After training, machine learning force fields require calibration to refine predictive accuracy and ensure stability in molecular simulations. This process involves optimizing model parameters, fine-tuning hyperparameters, and assessing consistency with reference data.
Overfitting is a common challenge, as highly flexible models may capture noise instead of true physical relationships. Regularization techniques, such as dropout in neural networks or sparsity constraints in kernel methods, mitigate this issue by enforcing smoothness in predicted potential energy surfaces. Hyperparameter tuning, including neural network depth, kernel bandwidth, or tree depth, balances precision with computational efficiency. Cross-validation techniques assess model robustness and prevent over-reliance on specific data points.
Calibration also ensures physical consistency in predicted forces and energies. Machine learning force fields must reproduce fundamental properties such as energy conservation, rotational and translational invariance, and correct asymptotic behavior at long interatomic distances. Physics-informed regularization and explicit training on energy derivatives enforce these constraints.
Machine learning force fields undergo rigorous validation against independent benchmarks. Experimental data serves as a crucial reference, ensuring that predictions align with real-world observations.
Comparing predicted molecular geometries with crystallographic data from X-ray diffraction or neutron scattering assesses structural accuracy. Vibrational spectroscopy methods, such as IR and Raman spectroscopy, validate predicted force constants and phonon spectra.
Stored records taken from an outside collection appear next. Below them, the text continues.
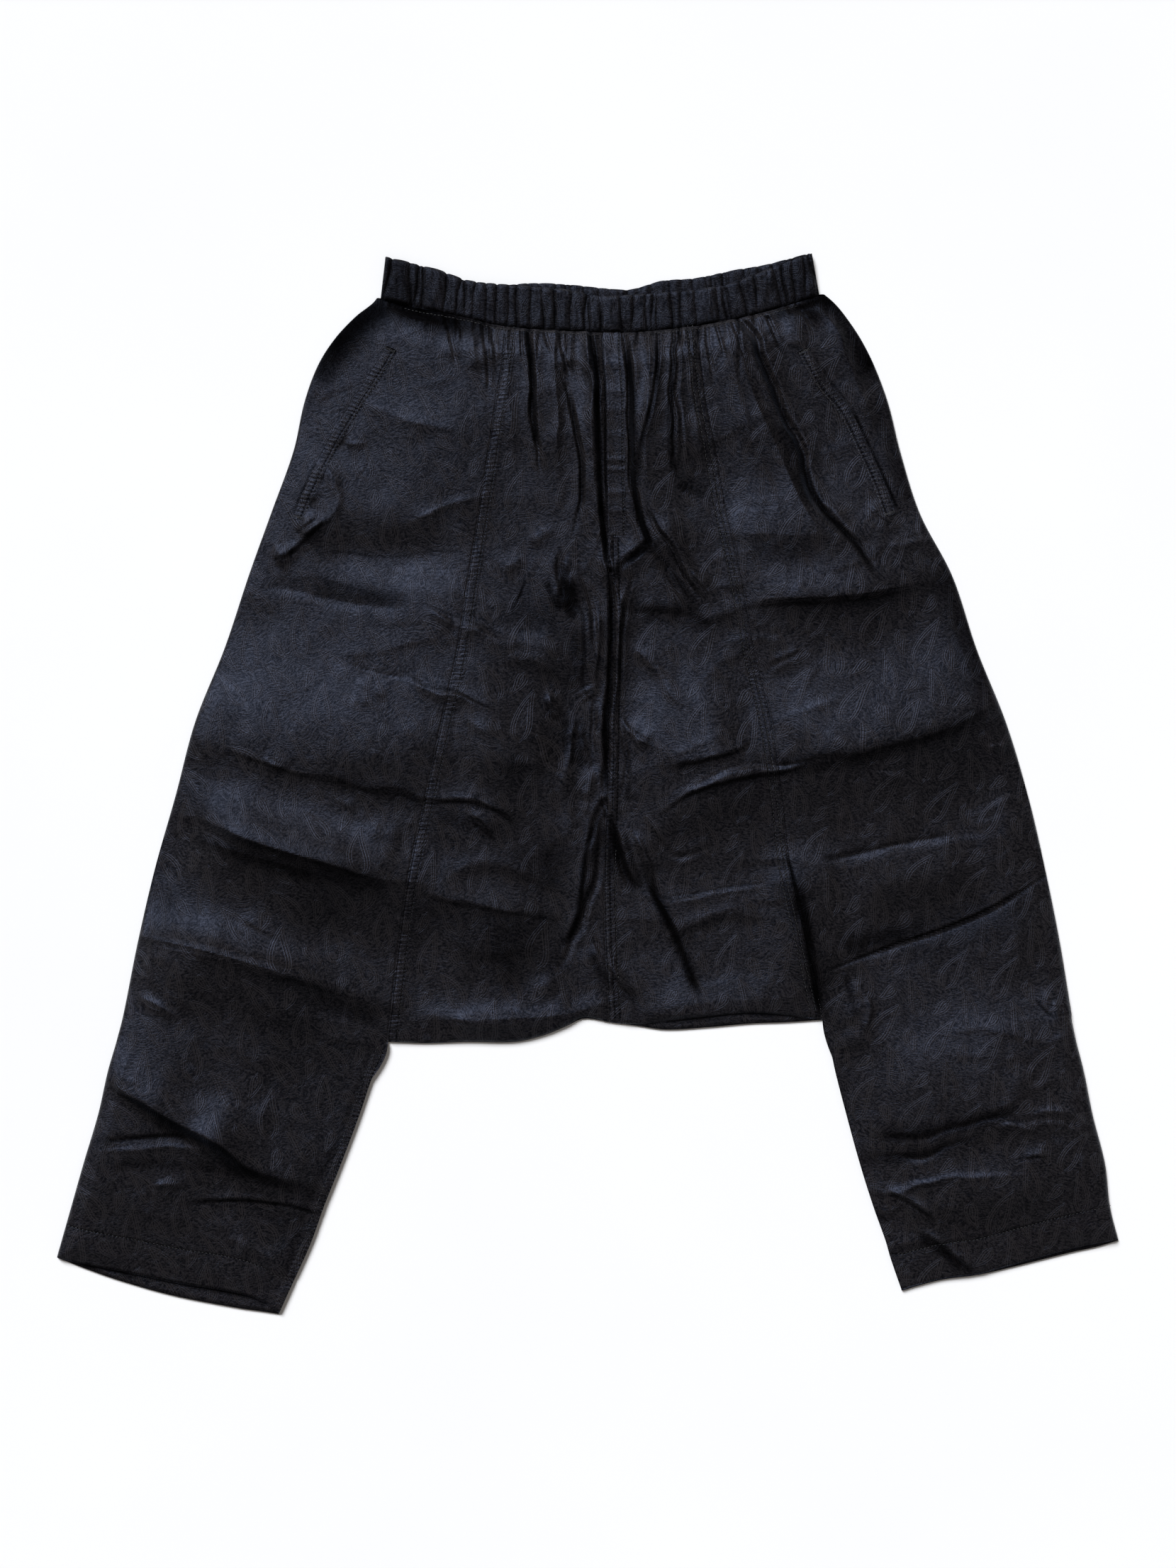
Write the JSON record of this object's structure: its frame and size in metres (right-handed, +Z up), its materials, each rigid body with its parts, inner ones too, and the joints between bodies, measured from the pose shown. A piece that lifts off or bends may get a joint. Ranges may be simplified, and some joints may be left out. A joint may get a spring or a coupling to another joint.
{
  "type": "harem pants laid flat",
  "caption": "Harem pants in dark jacquard cloth laid flat, front up: gathered elastic waistband, dropped crotch, slanting pockets, tapered cropped legs.",
  "frame": {"origin": "on the surface the garment lies on, below the middle of its outline", "axes": "+Z up out of the surface, +Y from the hems to the waistband, +X to the right as seen from above"},
  "size_m": [0.866, 0.866, 0.0109],
  "materials": {
    "jacquard_cloth": "blue-black jacquard with a soft satin sheen and a tonal paisley figure, lightly crumpled",
    "waistband_cloth": "the same blue-black cloth, closely gathered over elastic"
  },
  "bodies": {
    "root": {"waistband_front": "waistband_cloth", "waistband_back": "waistband_cloth", "front_centre_left": "jacquard_cloth", "front_centre_right": "jacquard_cloth", "front_side_left": "jacquard_cloth", "front_side_right": "jacquard_cloth", "back_centre_left": "jacquard_cloth", "back_centre_right": "jacquard_cloth", "back_side_left": "jacquard_cloth", "back_side_right": "jacquard_cloth", "fly_placket": "jacquard_cloth", "pocket_edge_left": "jacquard_cloth", "pocket_edge_right": "jacquard_cloth"}
  },
  "joints": []
}
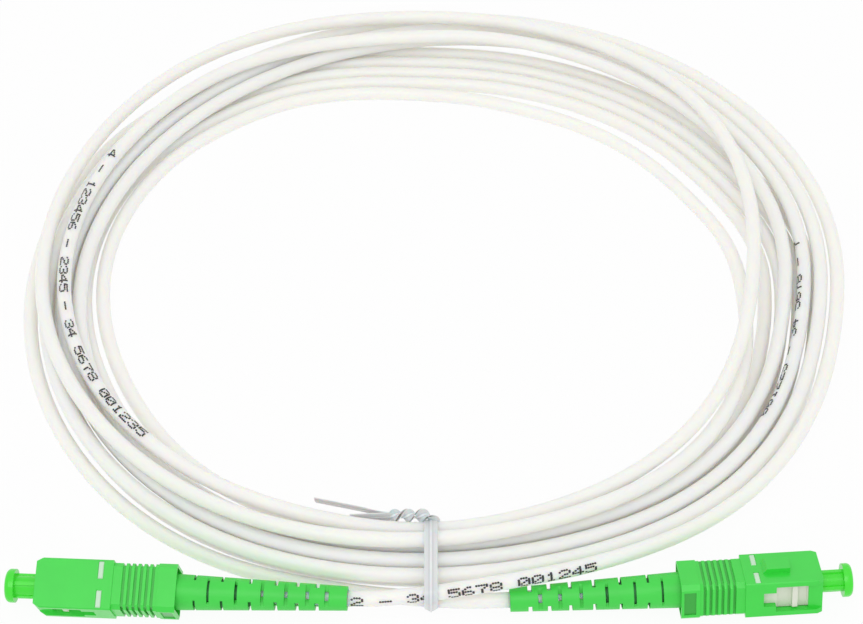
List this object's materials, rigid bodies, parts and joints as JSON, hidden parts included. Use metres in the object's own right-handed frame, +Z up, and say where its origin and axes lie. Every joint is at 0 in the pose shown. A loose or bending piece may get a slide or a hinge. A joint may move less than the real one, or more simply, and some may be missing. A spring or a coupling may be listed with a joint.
{
  "type": "fiber optic patch cord",
  "caption": "White optical fibre cord, coiled and tied, with a green angled square plug, slotted boot and dust cap at each end.",
  "frame": {"origin": "on the ground under the middle of the two plugs' bounding box", "axes": "+X from the left plug to the right one, +Y towards the coil, +Z up"},
  "size_m": [0.1645, 0.1632, 0.0113],
  "materials": {
    "grip_plastic": "moulded, satin to glossy green",
    "cap_plastic": "moulded, glossy green",
    "boot_rubber": "soft, satin green",
    "frame_plastic": "moulded, ivory",
    "ceramic": "polished zirconia ceramic",
    "plated_metal": "nickel plated brass, turned",
    "spring_steel": "drawn stainless wire",
    "clear_tube": "translucent white tubing",
    "crimp_metal": "crimped, dark anodised",
    "yarn": "yellow aramid yarn",
    "cord_jacket": "smooth white jacket, satin",
    "fibre_buffer": "tight buffer, cream",
    "tie_plastic": "translucent white plastic over wire"
  },
  "bodies": {
    "cord": {"cord_coil": "cord_jacket", "left_lead": "cord_jacket", "right_lead": "cord_jacket", "twist_tie": "tie_plastic", "left_plug_frame": "frame_plastic", "left_spring": "spring_steel", "left_stop_body": "plated_metal", "left_yarn": "yarn", "left_crimp_sleeve": "crimp_metal", "left_boot": "boot_rubber", "left_cord_end": "cord_jacket", "left_buffered_fibre": "fibre_buffer", "right_plug_frame": "frame_plastic", "right_spring": "spring_steel", "right_stop_body": "plated_metal", "right_yarn": "yarn", "right_crimp_sleeve": "crimp_metal", "right_boot": "boot_rubber", "right_cord_end": "cord_jacket", "right_buffered_fibre": "fibre_buffer"},
    "left_sleeve": {"left_grip": "grip_plastic"},
    "left_core": {"left_ferrule": "ceramic", "left_ferrule_flange": "plated_metal", "left_guide_tube": "clear_tube"},
    "left_cap": {"left_dust_cap": "cap_plastic"},
    "right_sleeve": {"right_grip": "grip_plastic"},
    "right_core": {"right_ferrule": "ceramic", "right_ferrule_flange": "plated_metal", "right_guide_tube": "clear_tube"},
    "right_cap": {"right_dust_cap": "cap_plastic"}
  },
  "joints": [
    {"name": "left_grip_slide", "type": "slide", "parent": "cord", "child": "left_sleeve", "axis": [0.9981, -0.0593, 0.0175], "range_m": [0, 0.0016]},
    {"name": "left_ferrule_slide", "type": "slide", "parent": "cord", "child": "left_core", "axis": [0.9981, -0.0593, 0.0175], "range_m": [0, 0.001], "stiffness_N_per_m": 2000, "deforming": ["left_spring"]},
    {"name": "left_cap_pull", "type": "slide", "parent": "left_core", "child": "left_cap", "axis": [-0.9981, 0.0593, -0.0175], "range_m": [0, 0.012]},
    {"name": "right_grip_slide", "type": "slide", "parent": "cord", "child": "right_sleeve", "axis": [-0.9983, -0.0471, -0.0349], "range_m": [0, 0.0016]},
    {"name": "right_ferrule_slide", "type": "slide", "parent": "cord", "child": "right_core", "axis": [-0.9983, -0.0471, -0.0349], "range_m": [0, 0.001], "stiffness_N_per_m": 2000, "deforming": ["right_spring"]},
    {"name": "right_cap_pull", "type": "slide", "parent": "right_core", "child": "right_cap", "axis": [0.9983, 0.0471, 0.0349], "range_m": [0, 0.012]}
  ]
}
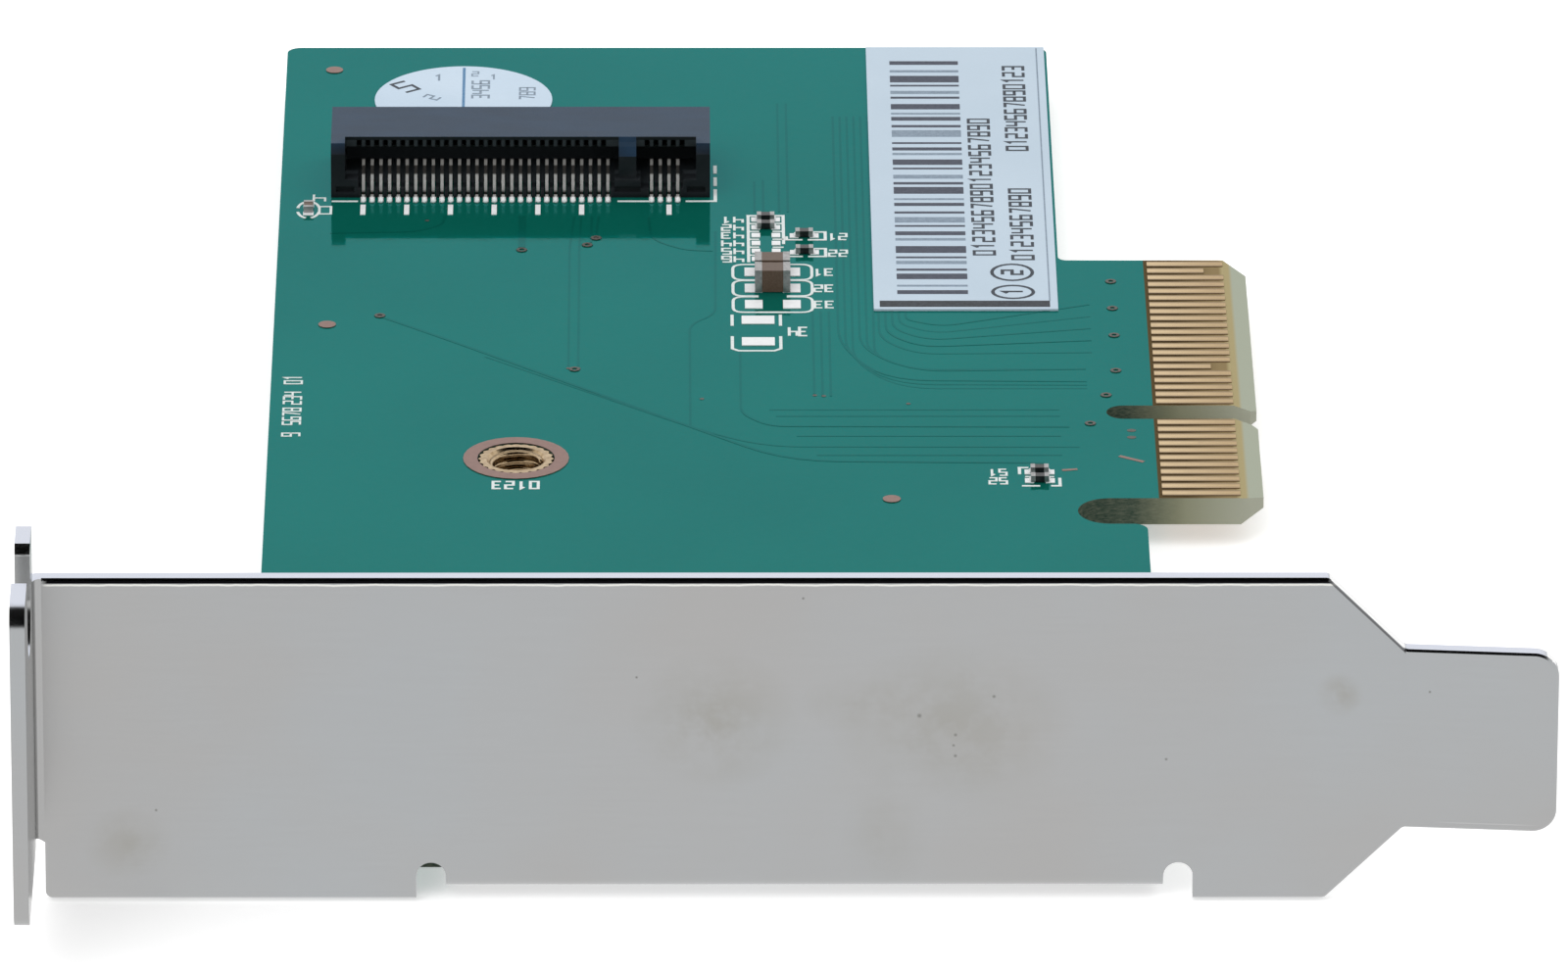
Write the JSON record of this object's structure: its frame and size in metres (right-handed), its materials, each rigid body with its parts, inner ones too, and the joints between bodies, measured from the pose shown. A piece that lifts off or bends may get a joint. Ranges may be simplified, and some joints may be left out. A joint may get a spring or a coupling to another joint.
{
  "type": "nvme adapter card",
  "caption": "Low-profile expansion card with a folded metal bracket, an edge connector and a socket that holds a flat storage module.",
  "frame": {"origin": "middle of the key notch, on the card edge, at the board's mid-plane", "axes": "+X out of the card edge into the slot, +Y along the card away from the bracket, +Z out of the side that carries the parts"},
  "size_m": [0.0805, 0.1253, 0.0215],
  "materials": {
    "board_mask": "gloss",
    "finger_gold": "satin",
    "socket_plastic": "matte",
    "contact_metal": "satin",
    "solder_tin": "satin",
    "nut_brass": "polished",
    "bare_copper": "satin",
    "bracket_nickel": "polished",
    "screw_steel": "polished",
    "label_paper": "satin",
    "sticker_paper": "satin",
    "capacitor_ceramic": "satin",
    "resistor_ceramic": "satin"
  },
  "bodies": {
    "root": {"circuit_board": "board_mask", "edge_fingers_component_side": "finger_gold", "edge_fingers_solder_side": "finger_gold", "socket_housing": "socket_plastic", "socket_lower_contacts": "contact_metal", "socket_upper_contacts": "contact_metal", "socket_hold_downs": "solder_tin", "socket_front_pads": "solder_tin", "socket_rear_pads": "solder_tin", "module_nut_short": "nut_brass", "module_nut_long": "nut_brass", "nut_ground_rings": "bare_copper", "mounting_bracket": "bracket_nickel", "bracket_screws": "screw_steel", "paper_label": "label_paper", "round_sticker": "sticker_paper", "capacitor_bodies": "capacitor_ceramic", "capacitor_ends": "solder_tin", "stack_resistor_bodies": "resistor_ceramic", "stack_resistor_ends": "solder_tin", "single_resistor_bodies": "resistor_ceramic", "single_resistor_ends": "solder_tin", "pair_resistor_bodies": "resistor_ceramic", "pair_resistor_ends": "solder_tin", "edge_capacitor_body": "capacitor_ceramic", "edge_capacitor_ends": "solder_tin", "solder_fillets": "solder_tin", "component_pads": "solder_tin", "spare_solder_pads": "solder_tin", "test_points": "bare_copper", "via_rings": "bare_copper"}
  },
  "joints": []
}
Thermodynamic properties further test model reliability. Comparisons with calorimetric measurements, such as heat capacities and enthalpies of formation, help determine accuracy in capturing energy differences between molecular states. Molecular dynamics simulations using machine learning force fields can also be validated against diffusion coefficients, viscosity measurements, and solvation free energies. These comparisons ensure the model’s suitability for applications in chemistry, materials science, and drug discovery.